Vernissage : Le samedi 8 septembre 2018 de 15 h à 17 h
Judith Berry : Les vies qu’on façonne
Art Mûr, Montréal (QC)
Texte d’Amélie Rondeau
Judith Berry est une artiste peintre qui insuffle une contemporanéité à la tradition du paysage. En jouant avec la représentation et l’illusion que permet le médium de la peinture, elle explore l’acuité visuelle et la perception haptique. Les perspectives semi-aériennes de ces territoires sont la signature visuelle de Berry.
Pour cette exposition Les vies qu’on façonne, Berry expose plusieurs de ses plus récentes peintures à l’huile. Les étonnants paysages qu’elle met en scène incitent à la contemplation, puisque ces territoires familiers sont empreints d’un aspect irréel. Les teintes terreuses, verdâtres, juxtaposant des tons sur tons et les formes sinueuses et organiques nous confortent dans l’illusion d’un paysage bucolique naturel. Cependant, un second regard plus attentif nous révèle plutôt un environnement contrôlé dans sa croissance selon le désir humain. La composition de ces paysages pittoresques évoque la tradition des jardins à l’anglaise, marquée par le désir d’entretenir la végétation uniquement par l’émancipation du caractère sauvage, poétique et sublime de la nature. Ce panorama semble donc empreint d’une douce atmosphère onirique où les répétitions et les nombreuses oscillations déstabilisent notre compréhension. Celui-ci, présenté d’un point de vue éloigné et généralement en plongée, crée un effet de distanciation avec le spectateur. Cette perspective tend à souligner le caractère spectaculaire et grandiose de l’horizon. L’opulence végétale fourmillante évoque tacitement une allégorie sur les caractéristiques nourricières de la Nature, comme représentation anthropomorphique, et par le fait même du don de la vie. Cette richesse cadrée dans cet environnement foisonnant de mouvements organiques semble vibrer frénétiquement.
La récurrence des figures et la répétition de leur forme ne sont pas sans rappeler toutefois une chaîne de production mécanique et industrielle, soit l’antithèse ultime de l’incarnation naturelle. Cette ambiguïté souligne le caractère abstrait de la représentation visible par les formes sinueuses et le rythme dynamique de la composition. La conception d’une production en chaîne répétitive se transfère également au rôle créateur de l’artiste, à celui qui a la capacité de façonner toute chose selon son gré et qui, pour ce faire, doit réaliser d’innombrables tâches répétitives, ici souligné par la répétition de formes abstraites. Cet enchevêtrement de figures éparses brouille d’autant plus notre compréhension de l’échelle. Elle semble pouvoir représenter à la fois un environnement monumental et microscopique. Ces territoires semblent troublés par une instabilité savamment calculée qui devient le lieu d’une inquiétante étrangeté.
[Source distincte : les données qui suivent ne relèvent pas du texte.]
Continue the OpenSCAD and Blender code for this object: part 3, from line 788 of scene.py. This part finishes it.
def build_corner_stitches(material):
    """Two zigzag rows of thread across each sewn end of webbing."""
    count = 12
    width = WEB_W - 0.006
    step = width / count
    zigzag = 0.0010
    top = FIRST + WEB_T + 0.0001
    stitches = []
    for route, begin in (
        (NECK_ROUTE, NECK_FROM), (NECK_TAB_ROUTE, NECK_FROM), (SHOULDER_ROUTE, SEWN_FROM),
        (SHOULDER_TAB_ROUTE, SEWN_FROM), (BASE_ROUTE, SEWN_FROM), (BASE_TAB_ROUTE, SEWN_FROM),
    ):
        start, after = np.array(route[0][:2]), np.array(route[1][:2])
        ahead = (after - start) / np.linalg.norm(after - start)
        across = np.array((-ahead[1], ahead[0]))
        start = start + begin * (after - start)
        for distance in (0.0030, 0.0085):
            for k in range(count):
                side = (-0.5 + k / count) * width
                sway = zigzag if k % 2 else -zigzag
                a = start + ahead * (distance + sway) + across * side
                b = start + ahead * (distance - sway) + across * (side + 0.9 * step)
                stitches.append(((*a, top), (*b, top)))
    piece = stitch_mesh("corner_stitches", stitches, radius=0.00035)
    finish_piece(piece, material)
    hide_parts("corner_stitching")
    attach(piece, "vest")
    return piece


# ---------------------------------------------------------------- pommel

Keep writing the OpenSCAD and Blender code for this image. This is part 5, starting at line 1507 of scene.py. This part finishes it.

Ces mondes, où les perspectives se brouillent avec les successions de formes, s’entortillent et présentent un complexe compilation de topographies éparses. L’exposition Les vies qu’on façonne est en soi une analogie entre le rôle créateur de l’artiste face à ses œuvres et la vie qui prend toujours le dessus sur diverses formes d’organismes vivants. Les œuvres de Berry ont en commun la représentation d’un monde inconnu et sauvage. Celles-ci méritent d’être observées au cours d’une longue contemplation méditative. Tendez l’oreille et vous entendrez ce territoire croître progressivement et continuellement comme un seul et même organisme. La vie fera son chemin, même si vous n’y portez pas attention.